* BEGIN Input rows *

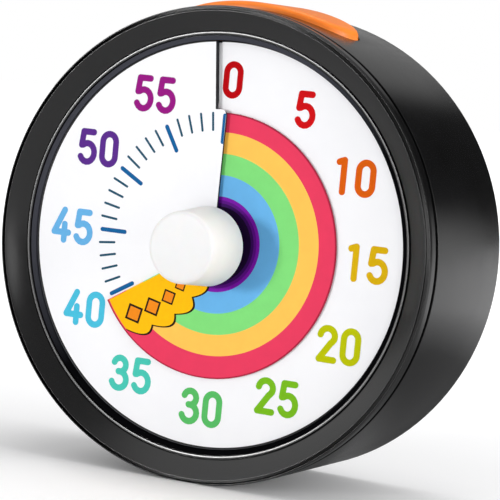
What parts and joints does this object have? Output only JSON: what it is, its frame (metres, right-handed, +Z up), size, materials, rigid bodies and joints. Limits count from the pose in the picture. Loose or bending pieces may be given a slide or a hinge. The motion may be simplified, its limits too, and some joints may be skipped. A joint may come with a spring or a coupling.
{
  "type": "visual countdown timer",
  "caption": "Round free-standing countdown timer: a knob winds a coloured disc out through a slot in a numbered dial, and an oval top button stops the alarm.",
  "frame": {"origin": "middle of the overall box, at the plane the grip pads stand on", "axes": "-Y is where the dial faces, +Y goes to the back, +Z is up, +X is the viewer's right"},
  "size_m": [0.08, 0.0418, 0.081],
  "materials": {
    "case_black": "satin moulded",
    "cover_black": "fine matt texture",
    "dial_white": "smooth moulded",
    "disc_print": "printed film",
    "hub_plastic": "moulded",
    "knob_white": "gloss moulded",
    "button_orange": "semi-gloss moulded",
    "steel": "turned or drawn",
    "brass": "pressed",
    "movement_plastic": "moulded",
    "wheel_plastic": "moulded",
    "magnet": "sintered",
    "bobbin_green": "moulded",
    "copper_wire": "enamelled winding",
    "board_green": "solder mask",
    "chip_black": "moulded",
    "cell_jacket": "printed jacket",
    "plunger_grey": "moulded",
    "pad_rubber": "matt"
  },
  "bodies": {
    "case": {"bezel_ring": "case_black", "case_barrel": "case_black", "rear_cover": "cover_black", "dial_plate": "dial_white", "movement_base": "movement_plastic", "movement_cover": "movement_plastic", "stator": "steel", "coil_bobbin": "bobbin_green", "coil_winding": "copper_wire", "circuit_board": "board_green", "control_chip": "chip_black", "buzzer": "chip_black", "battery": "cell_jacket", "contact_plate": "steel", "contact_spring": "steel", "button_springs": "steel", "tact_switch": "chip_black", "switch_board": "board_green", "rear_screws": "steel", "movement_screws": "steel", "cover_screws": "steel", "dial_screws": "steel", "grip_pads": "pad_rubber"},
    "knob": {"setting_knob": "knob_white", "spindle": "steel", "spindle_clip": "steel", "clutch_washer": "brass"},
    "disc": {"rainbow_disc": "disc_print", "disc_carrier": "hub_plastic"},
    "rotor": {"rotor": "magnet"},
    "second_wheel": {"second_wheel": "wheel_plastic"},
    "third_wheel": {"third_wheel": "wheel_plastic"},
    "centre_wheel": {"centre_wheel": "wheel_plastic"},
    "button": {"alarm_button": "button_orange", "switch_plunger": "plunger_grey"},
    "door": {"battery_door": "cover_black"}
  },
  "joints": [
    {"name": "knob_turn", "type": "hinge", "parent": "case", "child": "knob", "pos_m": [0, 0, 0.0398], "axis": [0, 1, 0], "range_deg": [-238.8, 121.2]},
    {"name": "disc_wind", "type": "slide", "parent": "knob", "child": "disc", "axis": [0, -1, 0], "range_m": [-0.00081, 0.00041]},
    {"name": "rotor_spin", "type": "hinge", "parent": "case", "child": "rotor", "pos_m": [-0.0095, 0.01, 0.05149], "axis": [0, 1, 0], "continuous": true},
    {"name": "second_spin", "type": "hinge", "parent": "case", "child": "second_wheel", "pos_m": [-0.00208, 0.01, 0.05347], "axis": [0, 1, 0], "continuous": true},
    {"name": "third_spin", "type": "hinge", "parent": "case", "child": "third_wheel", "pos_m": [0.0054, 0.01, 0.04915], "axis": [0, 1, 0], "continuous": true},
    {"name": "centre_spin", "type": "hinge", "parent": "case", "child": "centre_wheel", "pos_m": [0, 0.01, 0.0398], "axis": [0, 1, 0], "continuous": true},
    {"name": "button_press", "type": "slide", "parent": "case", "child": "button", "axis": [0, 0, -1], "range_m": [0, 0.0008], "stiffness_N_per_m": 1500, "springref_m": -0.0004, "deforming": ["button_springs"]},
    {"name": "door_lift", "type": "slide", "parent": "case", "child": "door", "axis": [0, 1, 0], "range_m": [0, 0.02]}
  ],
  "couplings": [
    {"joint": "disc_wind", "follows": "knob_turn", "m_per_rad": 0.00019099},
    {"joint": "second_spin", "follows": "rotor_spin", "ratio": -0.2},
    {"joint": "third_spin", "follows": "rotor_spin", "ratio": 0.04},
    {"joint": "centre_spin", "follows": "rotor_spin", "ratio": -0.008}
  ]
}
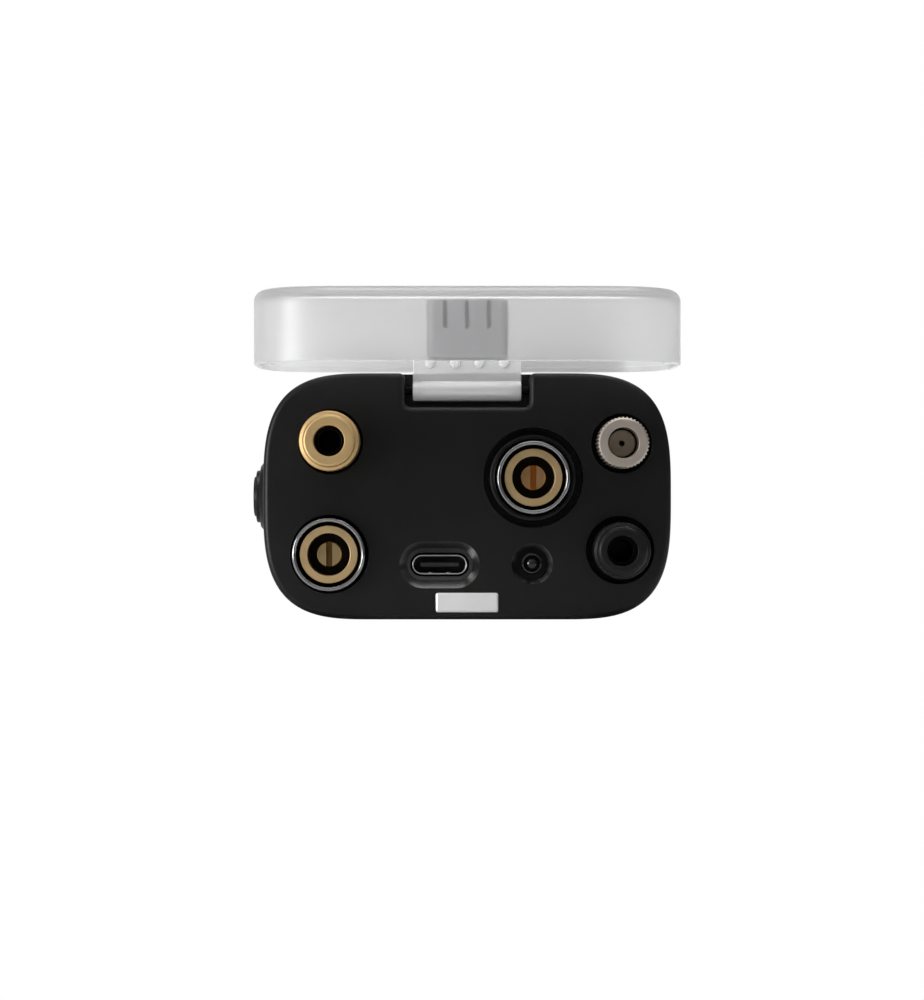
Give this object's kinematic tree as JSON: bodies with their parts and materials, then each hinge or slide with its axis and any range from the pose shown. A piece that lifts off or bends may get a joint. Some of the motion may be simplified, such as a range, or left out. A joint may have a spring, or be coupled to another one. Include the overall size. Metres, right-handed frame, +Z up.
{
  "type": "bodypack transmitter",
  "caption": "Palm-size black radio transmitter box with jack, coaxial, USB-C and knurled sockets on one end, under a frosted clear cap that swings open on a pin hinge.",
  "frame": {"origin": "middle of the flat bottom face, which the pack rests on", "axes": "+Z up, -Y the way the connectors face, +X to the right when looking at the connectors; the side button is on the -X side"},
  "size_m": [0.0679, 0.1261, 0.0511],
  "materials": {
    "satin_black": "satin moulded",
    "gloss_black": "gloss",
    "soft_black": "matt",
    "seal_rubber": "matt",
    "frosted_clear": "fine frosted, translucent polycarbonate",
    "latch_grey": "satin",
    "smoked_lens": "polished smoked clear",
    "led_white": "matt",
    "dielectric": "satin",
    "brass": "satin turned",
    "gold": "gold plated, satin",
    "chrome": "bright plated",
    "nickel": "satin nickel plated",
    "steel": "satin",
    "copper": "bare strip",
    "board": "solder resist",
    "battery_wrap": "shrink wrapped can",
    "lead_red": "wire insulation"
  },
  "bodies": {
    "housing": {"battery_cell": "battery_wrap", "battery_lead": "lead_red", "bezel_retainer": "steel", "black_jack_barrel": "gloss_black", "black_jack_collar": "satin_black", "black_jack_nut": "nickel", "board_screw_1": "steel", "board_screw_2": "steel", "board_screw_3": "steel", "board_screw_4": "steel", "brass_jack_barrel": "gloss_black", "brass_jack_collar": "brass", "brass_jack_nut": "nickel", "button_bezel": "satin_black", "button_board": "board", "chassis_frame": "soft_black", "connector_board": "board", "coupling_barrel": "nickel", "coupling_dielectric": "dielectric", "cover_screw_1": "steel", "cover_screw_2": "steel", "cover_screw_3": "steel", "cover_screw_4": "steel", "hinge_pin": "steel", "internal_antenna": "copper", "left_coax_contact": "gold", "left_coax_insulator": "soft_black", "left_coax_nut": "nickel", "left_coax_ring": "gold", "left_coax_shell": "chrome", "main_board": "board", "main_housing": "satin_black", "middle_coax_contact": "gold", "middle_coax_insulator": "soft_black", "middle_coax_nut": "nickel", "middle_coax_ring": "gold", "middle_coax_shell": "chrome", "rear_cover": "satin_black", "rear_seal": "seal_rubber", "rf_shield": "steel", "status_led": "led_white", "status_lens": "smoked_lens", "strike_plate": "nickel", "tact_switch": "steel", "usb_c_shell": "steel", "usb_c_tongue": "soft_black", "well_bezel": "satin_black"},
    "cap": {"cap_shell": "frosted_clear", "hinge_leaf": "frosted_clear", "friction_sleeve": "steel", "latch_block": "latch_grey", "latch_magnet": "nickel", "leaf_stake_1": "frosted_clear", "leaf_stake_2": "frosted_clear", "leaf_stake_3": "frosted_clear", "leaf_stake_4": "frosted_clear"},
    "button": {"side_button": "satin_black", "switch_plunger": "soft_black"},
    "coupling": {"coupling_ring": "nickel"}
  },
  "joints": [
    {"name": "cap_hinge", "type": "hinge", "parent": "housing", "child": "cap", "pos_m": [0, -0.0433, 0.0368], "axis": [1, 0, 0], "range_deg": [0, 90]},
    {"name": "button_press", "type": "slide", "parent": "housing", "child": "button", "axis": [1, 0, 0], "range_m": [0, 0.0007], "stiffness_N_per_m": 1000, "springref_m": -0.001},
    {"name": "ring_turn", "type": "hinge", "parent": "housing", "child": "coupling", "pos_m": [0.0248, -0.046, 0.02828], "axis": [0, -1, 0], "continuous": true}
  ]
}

* END Input rows *

■ Job: Give only the number of lines in the data that include the string "overall".

■ Result of this exercise: 2